Object modeling scripts:

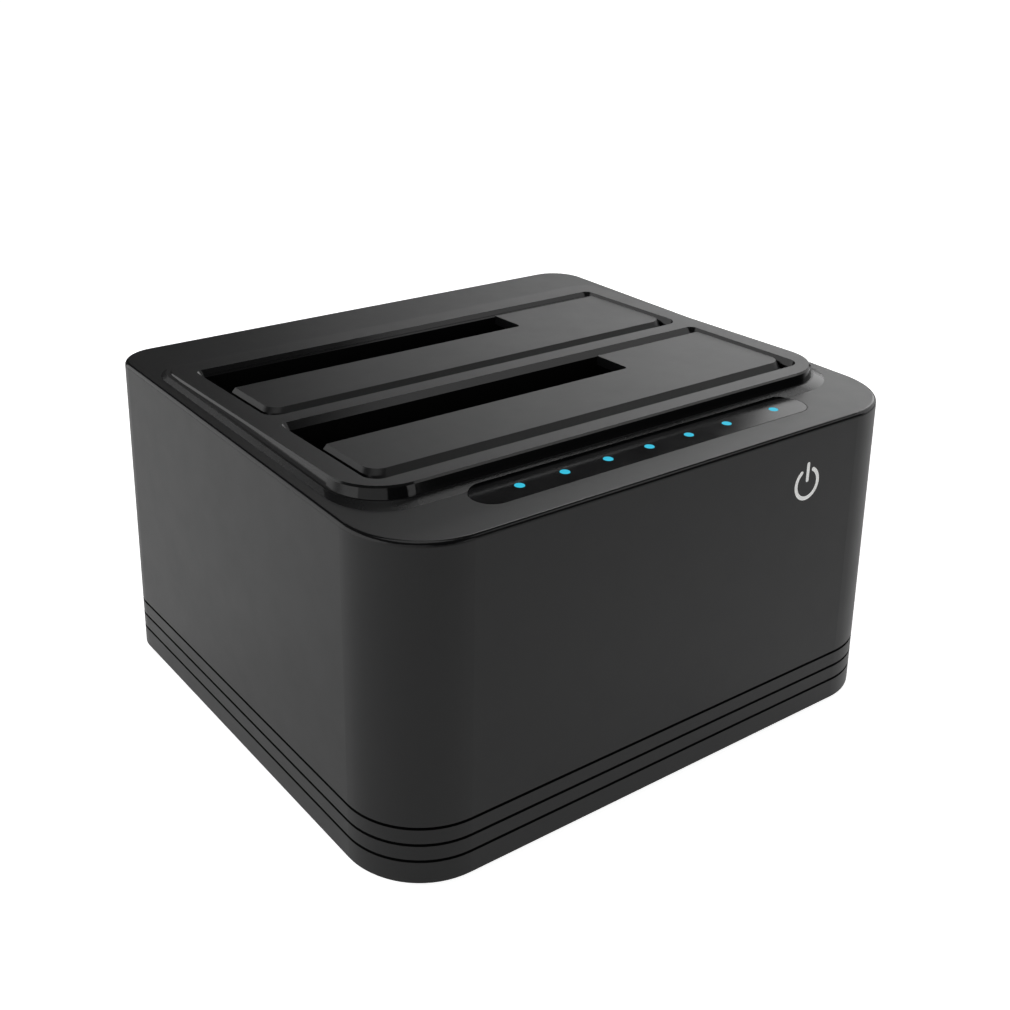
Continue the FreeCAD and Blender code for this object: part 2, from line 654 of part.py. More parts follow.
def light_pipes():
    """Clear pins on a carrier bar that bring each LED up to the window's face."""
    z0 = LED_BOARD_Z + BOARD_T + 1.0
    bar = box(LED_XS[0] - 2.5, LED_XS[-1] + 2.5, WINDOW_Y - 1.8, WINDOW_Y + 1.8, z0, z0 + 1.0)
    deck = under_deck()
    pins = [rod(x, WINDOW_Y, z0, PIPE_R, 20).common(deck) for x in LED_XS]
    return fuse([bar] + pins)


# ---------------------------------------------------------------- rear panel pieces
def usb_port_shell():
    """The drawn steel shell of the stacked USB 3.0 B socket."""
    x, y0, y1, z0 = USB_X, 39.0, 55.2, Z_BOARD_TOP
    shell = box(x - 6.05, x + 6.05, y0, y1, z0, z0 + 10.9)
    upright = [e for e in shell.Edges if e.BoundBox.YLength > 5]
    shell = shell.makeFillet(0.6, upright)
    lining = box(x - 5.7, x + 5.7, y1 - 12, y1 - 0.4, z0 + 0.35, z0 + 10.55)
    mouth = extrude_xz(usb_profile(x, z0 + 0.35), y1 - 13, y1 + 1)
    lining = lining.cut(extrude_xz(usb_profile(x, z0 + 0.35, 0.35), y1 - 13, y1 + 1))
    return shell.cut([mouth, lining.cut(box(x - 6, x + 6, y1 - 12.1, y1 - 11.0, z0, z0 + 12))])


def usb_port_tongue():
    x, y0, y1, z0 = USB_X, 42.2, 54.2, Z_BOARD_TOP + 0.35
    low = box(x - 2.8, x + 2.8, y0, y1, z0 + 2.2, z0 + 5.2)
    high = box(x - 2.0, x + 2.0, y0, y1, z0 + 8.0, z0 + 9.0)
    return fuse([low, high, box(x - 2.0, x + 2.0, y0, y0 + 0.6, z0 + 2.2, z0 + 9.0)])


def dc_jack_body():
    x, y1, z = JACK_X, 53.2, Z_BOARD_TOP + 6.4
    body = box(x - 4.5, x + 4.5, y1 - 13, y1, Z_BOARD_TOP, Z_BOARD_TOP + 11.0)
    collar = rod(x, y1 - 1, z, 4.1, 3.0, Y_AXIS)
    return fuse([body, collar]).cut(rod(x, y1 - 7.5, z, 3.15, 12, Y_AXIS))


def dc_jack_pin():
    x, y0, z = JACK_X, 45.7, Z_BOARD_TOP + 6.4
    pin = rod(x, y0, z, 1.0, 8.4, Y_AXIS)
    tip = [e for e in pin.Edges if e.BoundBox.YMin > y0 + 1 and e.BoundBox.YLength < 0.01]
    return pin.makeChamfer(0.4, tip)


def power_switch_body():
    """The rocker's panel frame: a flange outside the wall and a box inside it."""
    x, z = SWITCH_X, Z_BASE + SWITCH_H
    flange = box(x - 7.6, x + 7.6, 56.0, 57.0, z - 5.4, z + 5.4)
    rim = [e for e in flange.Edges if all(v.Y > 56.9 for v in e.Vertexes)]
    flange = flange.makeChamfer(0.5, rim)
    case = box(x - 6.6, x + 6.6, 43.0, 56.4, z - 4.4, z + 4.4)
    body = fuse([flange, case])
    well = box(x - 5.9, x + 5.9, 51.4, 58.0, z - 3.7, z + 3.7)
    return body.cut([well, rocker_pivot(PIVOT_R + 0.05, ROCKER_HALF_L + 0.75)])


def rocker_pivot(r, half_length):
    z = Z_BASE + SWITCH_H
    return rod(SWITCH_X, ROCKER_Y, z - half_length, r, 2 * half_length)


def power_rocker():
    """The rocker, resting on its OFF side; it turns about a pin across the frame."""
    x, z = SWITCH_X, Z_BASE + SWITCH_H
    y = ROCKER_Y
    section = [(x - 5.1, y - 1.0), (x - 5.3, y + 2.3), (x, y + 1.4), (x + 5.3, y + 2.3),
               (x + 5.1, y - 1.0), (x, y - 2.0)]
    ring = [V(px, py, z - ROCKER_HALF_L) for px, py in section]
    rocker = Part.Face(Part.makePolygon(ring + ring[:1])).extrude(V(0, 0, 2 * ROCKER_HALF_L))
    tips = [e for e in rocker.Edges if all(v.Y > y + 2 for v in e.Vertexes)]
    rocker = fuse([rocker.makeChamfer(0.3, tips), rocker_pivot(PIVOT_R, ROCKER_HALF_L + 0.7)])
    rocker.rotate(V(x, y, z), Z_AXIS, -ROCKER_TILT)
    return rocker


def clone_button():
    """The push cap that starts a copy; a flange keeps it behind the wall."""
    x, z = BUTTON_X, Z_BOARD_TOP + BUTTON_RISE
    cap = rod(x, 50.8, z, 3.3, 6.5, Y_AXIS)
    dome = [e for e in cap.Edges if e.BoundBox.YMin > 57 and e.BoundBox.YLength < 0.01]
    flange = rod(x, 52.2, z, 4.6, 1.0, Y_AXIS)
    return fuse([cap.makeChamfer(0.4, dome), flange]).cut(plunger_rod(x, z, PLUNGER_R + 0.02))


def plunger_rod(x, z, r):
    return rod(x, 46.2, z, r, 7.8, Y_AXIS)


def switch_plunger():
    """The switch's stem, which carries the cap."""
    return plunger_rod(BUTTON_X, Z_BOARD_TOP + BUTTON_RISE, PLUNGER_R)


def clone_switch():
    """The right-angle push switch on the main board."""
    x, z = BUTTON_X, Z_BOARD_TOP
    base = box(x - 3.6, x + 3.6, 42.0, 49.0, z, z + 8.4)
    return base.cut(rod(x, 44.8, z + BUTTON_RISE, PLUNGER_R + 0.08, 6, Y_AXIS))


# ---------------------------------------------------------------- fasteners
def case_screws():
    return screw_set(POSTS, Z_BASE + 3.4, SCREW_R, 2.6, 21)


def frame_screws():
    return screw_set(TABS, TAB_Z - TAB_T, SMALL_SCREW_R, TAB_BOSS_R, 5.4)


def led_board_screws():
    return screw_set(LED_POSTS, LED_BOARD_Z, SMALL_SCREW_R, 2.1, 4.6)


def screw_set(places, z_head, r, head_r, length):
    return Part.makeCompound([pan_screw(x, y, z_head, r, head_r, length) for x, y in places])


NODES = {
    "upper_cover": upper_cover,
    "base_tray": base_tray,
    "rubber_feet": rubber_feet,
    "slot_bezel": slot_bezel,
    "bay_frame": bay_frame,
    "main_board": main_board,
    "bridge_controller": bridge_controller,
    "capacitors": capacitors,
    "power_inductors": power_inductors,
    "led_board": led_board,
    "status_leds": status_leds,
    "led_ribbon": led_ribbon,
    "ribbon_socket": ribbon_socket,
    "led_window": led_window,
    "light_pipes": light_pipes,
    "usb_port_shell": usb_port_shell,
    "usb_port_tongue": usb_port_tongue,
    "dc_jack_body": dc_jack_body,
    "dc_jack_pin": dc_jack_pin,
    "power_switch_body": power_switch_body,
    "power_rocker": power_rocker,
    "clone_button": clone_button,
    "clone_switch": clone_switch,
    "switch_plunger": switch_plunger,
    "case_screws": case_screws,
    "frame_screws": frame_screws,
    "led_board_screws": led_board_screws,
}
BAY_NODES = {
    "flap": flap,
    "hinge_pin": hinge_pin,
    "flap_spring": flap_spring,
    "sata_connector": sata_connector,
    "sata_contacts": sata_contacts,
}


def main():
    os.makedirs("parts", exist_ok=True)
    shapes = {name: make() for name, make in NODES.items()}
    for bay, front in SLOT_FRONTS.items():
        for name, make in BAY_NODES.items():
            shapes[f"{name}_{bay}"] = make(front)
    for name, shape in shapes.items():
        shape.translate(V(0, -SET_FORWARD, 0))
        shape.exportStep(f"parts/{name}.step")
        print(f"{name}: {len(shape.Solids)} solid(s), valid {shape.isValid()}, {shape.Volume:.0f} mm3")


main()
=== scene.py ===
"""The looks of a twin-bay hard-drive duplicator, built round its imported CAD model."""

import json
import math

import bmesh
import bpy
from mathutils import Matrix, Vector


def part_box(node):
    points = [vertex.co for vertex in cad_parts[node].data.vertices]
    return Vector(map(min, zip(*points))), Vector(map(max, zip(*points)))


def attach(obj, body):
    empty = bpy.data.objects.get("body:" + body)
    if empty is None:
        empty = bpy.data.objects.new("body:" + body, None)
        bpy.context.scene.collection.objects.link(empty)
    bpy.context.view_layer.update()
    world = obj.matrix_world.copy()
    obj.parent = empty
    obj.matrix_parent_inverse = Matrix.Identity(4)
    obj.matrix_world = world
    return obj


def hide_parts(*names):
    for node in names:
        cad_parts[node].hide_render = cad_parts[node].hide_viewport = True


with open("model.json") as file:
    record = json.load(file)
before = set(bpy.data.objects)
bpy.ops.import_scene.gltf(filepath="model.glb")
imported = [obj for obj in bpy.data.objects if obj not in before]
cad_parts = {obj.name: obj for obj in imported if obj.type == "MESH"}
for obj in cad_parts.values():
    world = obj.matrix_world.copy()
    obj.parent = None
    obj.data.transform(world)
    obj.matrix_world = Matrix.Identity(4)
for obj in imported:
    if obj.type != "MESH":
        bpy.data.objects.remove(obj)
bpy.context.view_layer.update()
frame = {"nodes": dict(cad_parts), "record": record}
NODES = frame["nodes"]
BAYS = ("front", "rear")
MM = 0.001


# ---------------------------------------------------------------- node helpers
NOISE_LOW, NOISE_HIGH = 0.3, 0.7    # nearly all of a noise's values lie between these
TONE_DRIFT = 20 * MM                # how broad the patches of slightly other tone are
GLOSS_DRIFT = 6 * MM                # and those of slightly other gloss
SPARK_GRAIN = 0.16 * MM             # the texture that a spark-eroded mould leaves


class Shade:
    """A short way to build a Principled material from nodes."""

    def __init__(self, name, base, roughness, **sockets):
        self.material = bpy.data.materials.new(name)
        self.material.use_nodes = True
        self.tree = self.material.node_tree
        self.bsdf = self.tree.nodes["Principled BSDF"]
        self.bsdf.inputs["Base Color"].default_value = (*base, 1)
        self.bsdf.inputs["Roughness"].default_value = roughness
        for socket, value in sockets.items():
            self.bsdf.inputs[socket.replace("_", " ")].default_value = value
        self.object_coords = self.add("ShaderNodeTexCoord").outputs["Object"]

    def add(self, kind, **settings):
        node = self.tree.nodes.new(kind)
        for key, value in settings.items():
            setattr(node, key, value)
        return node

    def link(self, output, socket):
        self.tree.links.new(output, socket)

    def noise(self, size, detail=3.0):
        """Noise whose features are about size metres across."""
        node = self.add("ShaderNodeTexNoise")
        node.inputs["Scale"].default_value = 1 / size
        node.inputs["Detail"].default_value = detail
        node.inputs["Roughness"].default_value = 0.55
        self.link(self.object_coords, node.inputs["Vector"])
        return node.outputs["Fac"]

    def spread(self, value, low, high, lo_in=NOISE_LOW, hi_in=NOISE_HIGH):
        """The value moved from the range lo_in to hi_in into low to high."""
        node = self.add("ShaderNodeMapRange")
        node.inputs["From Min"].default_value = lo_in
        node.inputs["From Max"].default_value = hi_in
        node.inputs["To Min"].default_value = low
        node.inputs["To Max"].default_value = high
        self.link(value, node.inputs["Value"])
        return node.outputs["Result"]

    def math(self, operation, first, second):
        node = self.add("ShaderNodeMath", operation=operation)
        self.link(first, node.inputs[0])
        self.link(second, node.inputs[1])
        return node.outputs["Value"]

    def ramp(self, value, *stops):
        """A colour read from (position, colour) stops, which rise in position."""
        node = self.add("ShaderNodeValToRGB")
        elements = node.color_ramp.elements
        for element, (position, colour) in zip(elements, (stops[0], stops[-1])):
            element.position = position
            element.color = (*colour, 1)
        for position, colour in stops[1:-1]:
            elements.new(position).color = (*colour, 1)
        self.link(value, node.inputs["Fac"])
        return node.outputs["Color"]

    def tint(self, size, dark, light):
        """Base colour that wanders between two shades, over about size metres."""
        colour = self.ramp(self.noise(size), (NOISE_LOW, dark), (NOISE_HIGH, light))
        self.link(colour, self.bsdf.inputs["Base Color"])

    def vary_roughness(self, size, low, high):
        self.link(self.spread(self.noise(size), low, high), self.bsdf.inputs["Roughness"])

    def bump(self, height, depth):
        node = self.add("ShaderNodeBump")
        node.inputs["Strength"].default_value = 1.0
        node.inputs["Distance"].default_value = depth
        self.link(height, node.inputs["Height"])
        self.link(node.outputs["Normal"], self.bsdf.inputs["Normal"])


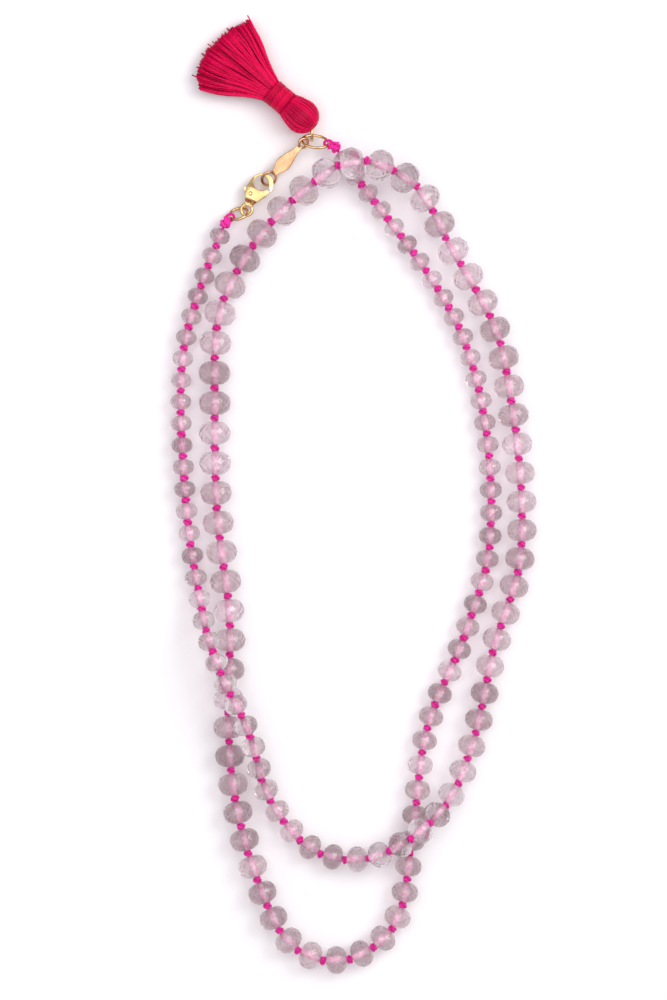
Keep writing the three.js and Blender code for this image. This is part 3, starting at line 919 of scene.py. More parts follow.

• **Instructions for the task**: Output the section opening with the line that has "for name, shape" and closing with the line that has "if empty is". Keep both end lines and leave out the rest.

• **Exercise answer**:
    for name, shape in shapes.items():
        shape.translate(V(0, -SET_FORWARD, 0))
        shape.exportStep(f"parts/{name}.step")
        print(f"{name}: {len(shape.Solids)} solid(s), valid {shape.isValid()}, {shape.Volume:.0f} mm3")


main()
=== scene.py ===
"""The looks of a twin-bay hard-drive duplicator, built round its imported CAD model."""

import json
import math

import bmesh
import bpy
from mathutils import Matrix, Vector


def part_box(node):
    points = [vertex.co for vertex in cad_parts[node].data.vertices]
    return Vector(map(min, zip(*points))), Vector(map(max, zip(*points)))


def attach(obj, body):
    empty = bpy.data.objects.get("body:" + body)
    if empty is None:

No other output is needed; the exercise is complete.